In the work of younger scholars, who will shape our future, there is ample evidence of an emergent guerilla anthropology.  Indeed, their work is filled with passionate expression.  Their guerilla insights, for example, about urban gardeners in Havana, gold miners in Colombia, artist activists in Argentina, or local currency operators in the UK have been revelatory and breathtaking.  This work brings into relief a largely unseen picture of locally-contoured social and political innovation and invention–an ethnographic portrait of a developing future.

During the past three years, I’ve had the opportunity to organize writing workshops for doctoral students most of whom are anthropologists.  At each four-day workshop, I have been profoundly impressed by the participants’ passionate commitment to social and economic justice.  Indeed, their dedication to guerilla anthropology is inspiring–especially in difficult institutional times during which they usually work in precarious circumstances.  Guerilla practices, of course, emerge in the margins of institutional anthropology, which means that guerilla anthropologists also tend to cast a radically critical gaze on ongoing institutional attitudes and behaviors (elitism, Eurocentric privilege, misogyny, colonial assumptions) that are still, as Bruce Kapferer suggests, wedded to outmoded 19th Century assumptions about the human condition.
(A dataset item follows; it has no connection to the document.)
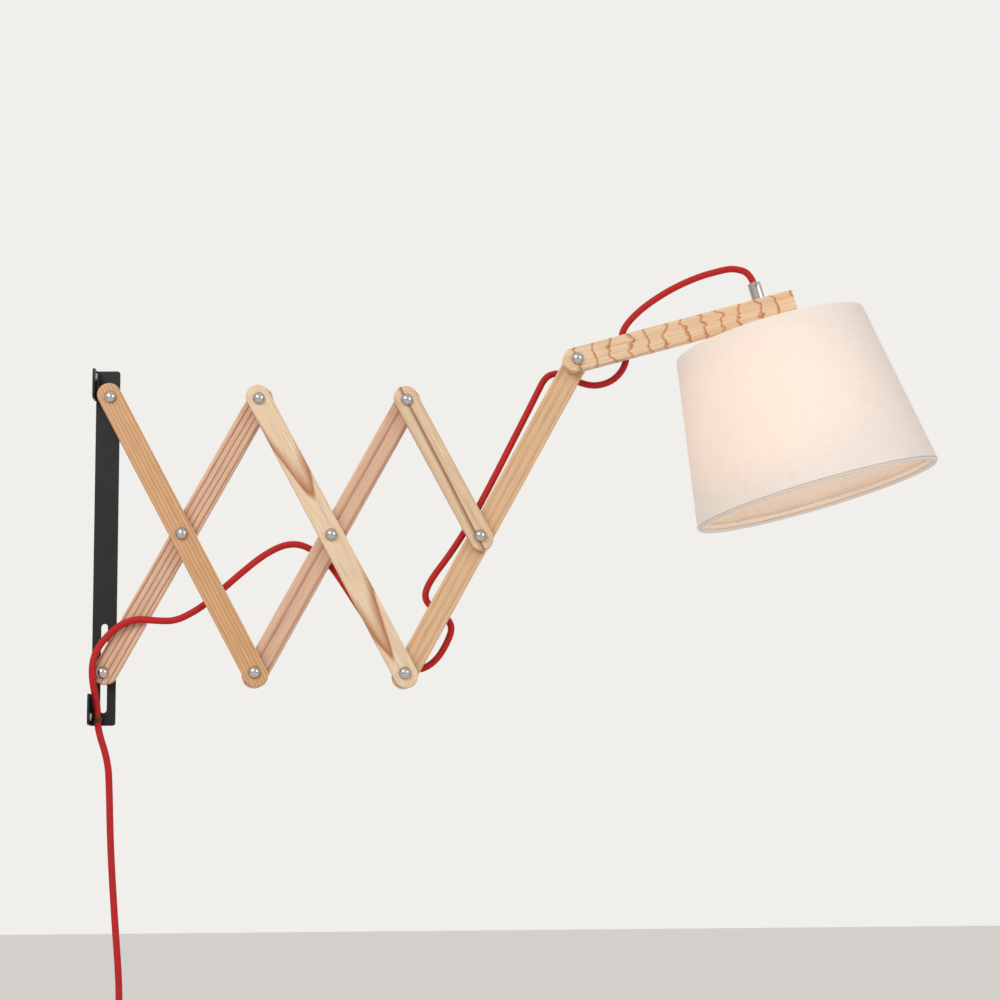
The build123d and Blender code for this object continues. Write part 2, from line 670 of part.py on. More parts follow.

The times call for radical change in our politics, our economic practices, and our assumptions about how the world works.  In a world that is increasingly shaped by social media, guerilla anthropology enables us to practice an other-inspired slow scholarship in a digitized fast world.  That is a prescription for increased ground-level awareness.  It is a path to the future of social science.  For me, it is a tonic that infuses me with hope for the future–even on a hot and humid day in August.